___ STORED DATA
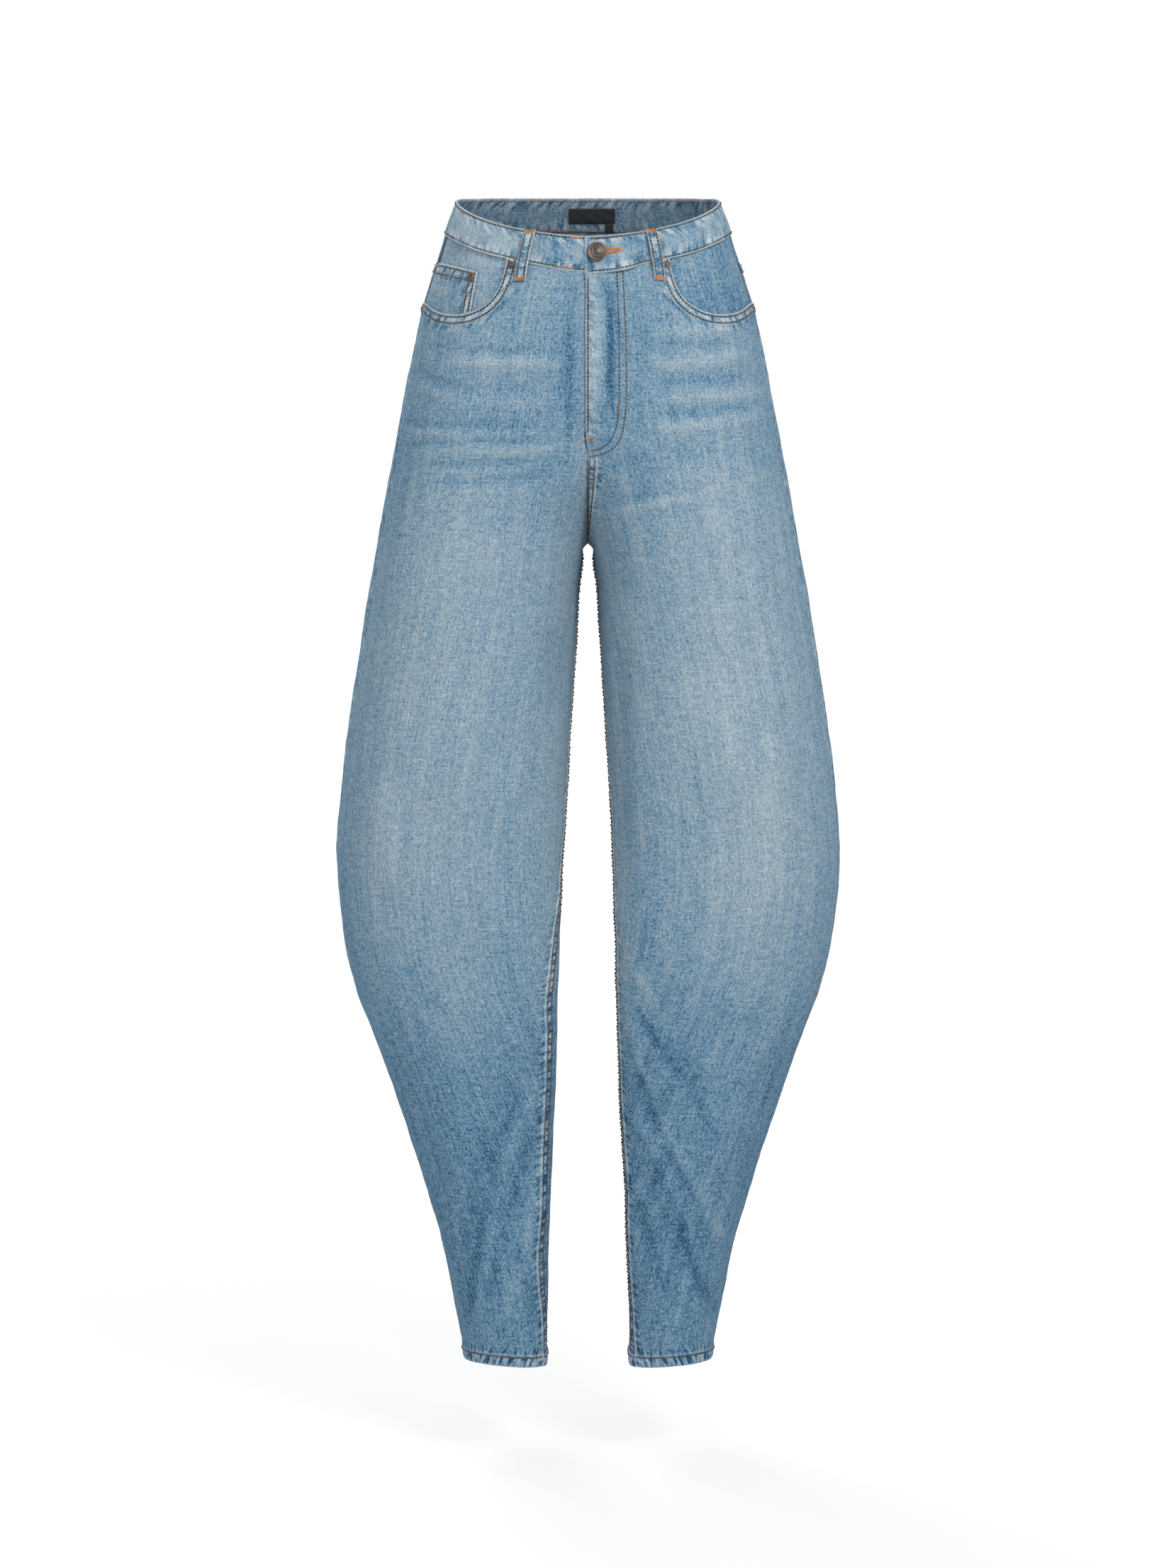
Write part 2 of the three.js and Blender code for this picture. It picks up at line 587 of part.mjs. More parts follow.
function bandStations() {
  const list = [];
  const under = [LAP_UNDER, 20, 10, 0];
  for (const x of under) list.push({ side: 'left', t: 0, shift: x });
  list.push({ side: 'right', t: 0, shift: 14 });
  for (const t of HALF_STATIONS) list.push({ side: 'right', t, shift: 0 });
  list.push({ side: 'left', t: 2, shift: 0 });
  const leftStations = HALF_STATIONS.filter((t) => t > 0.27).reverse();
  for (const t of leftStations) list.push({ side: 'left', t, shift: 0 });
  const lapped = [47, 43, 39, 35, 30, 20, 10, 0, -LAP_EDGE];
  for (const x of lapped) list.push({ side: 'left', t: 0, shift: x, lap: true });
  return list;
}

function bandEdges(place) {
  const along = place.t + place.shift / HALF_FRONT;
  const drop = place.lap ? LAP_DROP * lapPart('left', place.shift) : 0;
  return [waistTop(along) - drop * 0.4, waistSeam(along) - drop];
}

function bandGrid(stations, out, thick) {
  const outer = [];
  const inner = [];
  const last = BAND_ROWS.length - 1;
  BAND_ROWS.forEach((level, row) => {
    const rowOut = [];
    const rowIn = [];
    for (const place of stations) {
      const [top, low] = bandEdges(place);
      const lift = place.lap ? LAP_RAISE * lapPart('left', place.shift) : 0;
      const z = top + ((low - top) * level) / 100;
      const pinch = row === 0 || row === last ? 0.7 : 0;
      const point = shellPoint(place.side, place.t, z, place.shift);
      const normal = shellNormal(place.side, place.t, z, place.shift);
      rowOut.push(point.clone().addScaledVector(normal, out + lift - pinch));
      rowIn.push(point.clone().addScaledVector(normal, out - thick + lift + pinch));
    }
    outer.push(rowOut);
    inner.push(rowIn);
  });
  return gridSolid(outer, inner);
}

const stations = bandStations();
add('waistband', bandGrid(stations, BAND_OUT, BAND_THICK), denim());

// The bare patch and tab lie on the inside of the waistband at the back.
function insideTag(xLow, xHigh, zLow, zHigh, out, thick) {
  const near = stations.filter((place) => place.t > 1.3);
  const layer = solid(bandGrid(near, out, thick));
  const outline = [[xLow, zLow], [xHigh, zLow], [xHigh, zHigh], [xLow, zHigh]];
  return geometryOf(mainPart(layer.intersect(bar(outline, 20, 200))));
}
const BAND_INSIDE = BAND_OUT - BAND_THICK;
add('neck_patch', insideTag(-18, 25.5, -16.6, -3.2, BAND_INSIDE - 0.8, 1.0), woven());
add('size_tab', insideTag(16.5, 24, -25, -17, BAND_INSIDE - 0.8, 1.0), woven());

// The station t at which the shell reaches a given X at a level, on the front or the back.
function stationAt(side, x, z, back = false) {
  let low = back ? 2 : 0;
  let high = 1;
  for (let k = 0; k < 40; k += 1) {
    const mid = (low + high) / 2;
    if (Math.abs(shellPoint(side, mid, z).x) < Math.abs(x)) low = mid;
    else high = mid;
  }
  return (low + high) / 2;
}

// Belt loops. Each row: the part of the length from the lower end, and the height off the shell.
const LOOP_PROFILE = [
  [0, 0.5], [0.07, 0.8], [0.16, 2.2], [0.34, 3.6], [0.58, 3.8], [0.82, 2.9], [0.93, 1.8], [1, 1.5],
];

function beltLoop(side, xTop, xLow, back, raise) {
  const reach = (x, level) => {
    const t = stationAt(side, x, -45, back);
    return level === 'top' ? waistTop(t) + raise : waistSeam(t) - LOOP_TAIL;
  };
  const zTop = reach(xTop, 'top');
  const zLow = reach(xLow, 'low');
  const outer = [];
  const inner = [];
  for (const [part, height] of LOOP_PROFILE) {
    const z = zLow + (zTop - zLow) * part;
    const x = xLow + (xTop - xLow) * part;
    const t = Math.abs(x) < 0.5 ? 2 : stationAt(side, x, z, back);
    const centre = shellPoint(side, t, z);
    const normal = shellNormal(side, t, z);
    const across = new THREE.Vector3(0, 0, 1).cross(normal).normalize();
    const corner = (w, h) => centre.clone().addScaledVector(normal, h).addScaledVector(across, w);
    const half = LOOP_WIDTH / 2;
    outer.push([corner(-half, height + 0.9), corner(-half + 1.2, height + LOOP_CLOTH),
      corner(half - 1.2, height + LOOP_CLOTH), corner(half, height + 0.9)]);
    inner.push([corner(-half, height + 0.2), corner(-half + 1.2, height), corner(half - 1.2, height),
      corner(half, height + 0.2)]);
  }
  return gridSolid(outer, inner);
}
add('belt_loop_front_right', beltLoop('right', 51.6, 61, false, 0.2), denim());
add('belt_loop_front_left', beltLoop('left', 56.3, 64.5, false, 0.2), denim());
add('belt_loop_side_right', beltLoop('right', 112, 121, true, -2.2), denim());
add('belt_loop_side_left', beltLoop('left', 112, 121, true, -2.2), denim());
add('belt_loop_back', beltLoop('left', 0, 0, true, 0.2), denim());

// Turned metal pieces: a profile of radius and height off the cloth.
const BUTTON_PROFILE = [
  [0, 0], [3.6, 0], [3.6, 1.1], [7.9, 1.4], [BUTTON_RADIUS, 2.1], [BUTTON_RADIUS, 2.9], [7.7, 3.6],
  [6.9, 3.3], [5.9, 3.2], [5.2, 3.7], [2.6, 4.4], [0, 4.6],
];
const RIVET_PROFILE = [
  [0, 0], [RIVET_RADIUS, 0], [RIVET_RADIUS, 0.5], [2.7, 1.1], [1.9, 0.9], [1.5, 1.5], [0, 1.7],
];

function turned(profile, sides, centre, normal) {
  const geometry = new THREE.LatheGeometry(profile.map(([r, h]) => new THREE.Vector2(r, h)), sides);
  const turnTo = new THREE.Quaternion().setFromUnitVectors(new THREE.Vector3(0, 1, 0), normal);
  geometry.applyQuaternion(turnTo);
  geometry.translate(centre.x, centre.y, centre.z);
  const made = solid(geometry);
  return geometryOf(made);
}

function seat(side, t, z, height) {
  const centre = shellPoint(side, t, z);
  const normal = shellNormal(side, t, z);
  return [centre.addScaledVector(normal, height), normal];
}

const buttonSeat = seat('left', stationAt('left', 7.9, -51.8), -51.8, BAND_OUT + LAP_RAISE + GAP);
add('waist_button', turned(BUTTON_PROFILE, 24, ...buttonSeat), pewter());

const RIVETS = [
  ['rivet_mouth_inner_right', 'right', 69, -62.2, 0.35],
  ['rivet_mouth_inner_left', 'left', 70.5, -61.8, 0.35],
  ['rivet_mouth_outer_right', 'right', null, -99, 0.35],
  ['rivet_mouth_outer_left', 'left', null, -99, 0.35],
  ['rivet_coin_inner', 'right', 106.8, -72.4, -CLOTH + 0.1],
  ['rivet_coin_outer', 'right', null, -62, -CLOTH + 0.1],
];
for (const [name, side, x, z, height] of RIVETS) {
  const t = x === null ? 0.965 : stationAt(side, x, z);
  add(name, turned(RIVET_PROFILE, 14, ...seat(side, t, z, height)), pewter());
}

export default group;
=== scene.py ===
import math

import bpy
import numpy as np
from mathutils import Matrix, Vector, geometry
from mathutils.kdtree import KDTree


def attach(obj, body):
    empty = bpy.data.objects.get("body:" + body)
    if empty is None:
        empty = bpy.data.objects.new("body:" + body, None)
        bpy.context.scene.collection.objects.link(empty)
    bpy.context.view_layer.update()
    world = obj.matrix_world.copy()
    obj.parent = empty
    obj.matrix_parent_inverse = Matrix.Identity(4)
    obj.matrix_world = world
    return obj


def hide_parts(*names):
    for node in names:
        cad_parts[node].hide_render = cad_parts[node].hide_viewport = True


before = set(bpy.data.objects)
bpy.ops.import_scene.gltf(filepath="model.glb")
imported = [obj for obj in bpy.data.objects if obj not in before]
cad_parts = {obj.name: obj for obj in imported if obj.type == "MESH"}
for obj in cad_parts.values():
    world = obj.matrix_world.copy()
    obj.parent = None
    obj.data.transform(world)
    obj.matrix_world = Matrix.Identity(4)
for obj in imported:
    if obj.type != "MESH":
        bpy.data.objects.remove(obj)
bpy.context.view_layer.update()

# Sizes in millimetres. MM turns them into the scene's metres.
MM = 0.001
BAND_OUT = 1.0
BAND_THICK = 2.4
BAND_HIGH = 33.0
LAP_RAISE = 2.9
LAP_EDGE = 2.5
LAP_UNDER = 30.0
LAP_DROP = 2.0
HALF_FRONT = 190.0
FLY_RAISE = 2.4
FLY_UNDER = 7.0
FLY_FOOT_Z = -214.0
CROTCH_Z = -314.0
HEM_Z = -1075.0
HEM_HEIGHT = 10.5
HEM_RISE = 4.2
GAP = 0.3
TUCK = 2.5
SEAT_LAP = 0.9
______
EXERCISE AIM — Please print the material above exactly as it appears, from its first line through the line containing "BAND_OUT, BAND_THICK), denim());", inclusive, and stop there.

FULL RESPONSE —
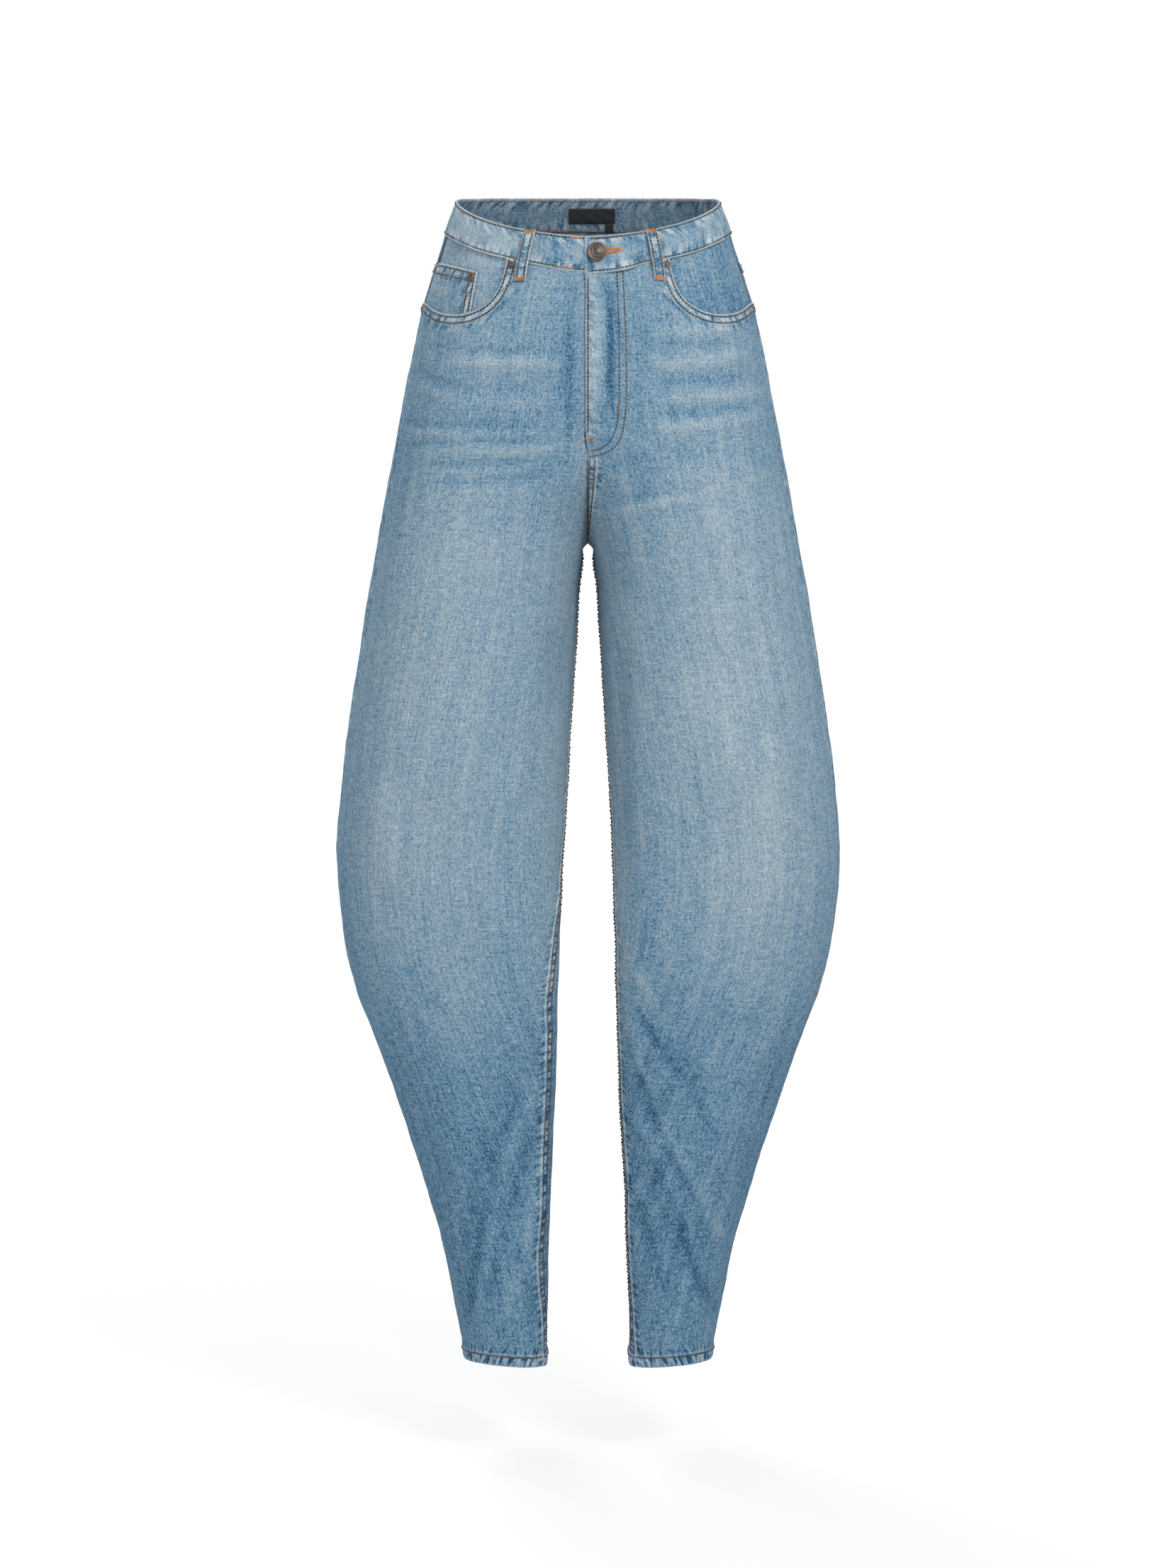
Write part 2 of the three.js and Blender code for this picture. It picks up at line 587 of part.mjs. More parts follow.
function bandStations() {
  const list = [];
  const under = [LAP_UNDER, 20, 10, 0];
  for (const x of under) list.push({ side: 'left', t: 0, shift: x });
  list.push({ side: 'right', t: 0, shift: 14 });
  for (const t of HALF_STATIONS) list.push({ side: 'right', t, shift: 0 });
  list.push({ side: 'left', t: 2, shift: 0 });
  const leftStations = HALF_STATIONS.filter((t) => t > 0.27).reverse();
  for (const t of leftStations) list.push({ side: 'left', t, shift: 0 });
  const lapped = [47, 43, 39, 35, 30, 20, 10, 0, -LAP_EDGE];
  for (const x of lapped) list.push({ side: 'left', t: 0, shift: x, lap: true });
  return list;
}

function bandEdges(place) {
  const along = place.t + place.shift / HALF_FRONT;
  const drop = place.lap ? LAP_DROP * lapPart('left', place.shift) : 0;
  return [waistTop(along) - drop * 0.4, waistSeam(along) - drop];
}

function bandGrid(stations, out, thick) {
  const outer = [];
  const inner = [];
  const last = BAND_ROWS.length - 1;
  BAND_ROWS.forEach((level, row) => {
    const rowOut = [];
    const rowIn = [];
    for (const place of stations) {
      const [top, low] = bandEdges(place);
      const lift = place.lap ? LAP_RAISE * lapPart('left', place.shift) : 0;
      const z = top + ((low - top) * level) / 100;
      const pinch = row === 0 || row === last ? 0.7 : 0;
      const point = shellPoint(place.side, place.t, z, place.shift);
      const normal = shellNormal(place.side, place.t, z, place.shift);
      rowOut.push(point.clone().addScaledVector(normal, out + lift - pinch));
      rowIn.push(point.clone().addScaledVector(normal, out - thick + lift + pinch));
    }
    outer.push(rowOut);
    inner.push(rowIn);
  });
  return gridSolid(outer, inner);
}

const stations = bandStations();
add('waistband', bandGrid(stations, BAND_OUT, BAND_THICK), denim());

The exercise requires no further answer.